The price, however, for converting a hybrid to a plug-in could drop in a few years to $5,000 or less, if larger volumes of orders start to come in, Kohler said.

The driving range has been another major stumbling block. Batteries are far less efficient, pound for pound, than gas in terms of storing energy. A 500-pound battery can take a vehicle about as far as three liters of gasoline can. As a result, electric cars can only go 70 to 200 miles before needing a recharge. With plug-ins, the battery gets drained quickly if there's a lot of freeway driving, which means that consumers are really just driving gas cars.
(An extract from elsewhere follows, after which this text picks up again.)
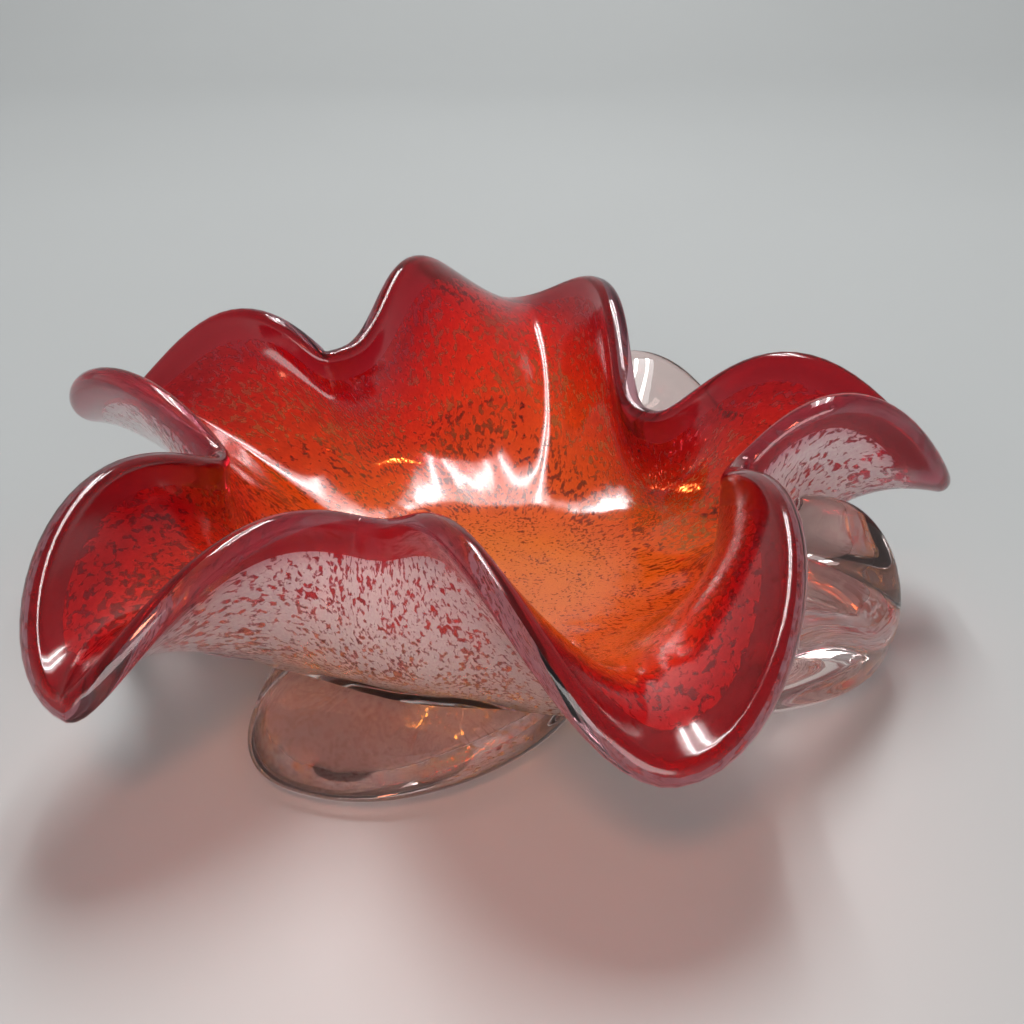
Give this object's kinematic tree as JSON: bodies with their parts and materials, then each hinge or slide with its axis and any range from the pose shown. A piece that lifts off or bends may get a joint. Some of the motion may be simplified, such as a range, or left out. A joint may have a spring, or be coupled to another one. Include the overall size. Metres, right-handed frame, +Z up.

The range problem may begin to erode over time as batteries improve, Kohler said. For government agencies, however, range will not necessarily be a deal breaker. School buses only go a few miles a day, and a lot of government fleet cars drive around within fairly limited geographic areas. Thus, agencies could conceivably start buying plug-ins for fleets before the range problem is worked out.

Like most government programs, the plug-in tests will take time. Sacramento has put about 1,000 miles on its plug-in so far, and the car will be driven for two more years in the first round of testing. Only after that test will the California city determine whether to start purchasing these kinds of vehicles. The city agency plans to share some preliminary data from the tests soon.

New York will probably get its first plug-in vehicle, a modified Toyota Prius, later this year, Hull said. The state also wants to get a Ford Escape hybrid converted to a plug-in. No one has converted an Escape, he said, so it could take a number of months before that car arrives. Under the New York program, the state will take delivery of three prototypes, and then expand to nine.

Converting the cars isn't the only problem, Hull added. Getting the cars can be a challenge, too. Cars in the New York state pool are silver, but that color is in high demand on the Prius, so the state may have to settle for green, he said.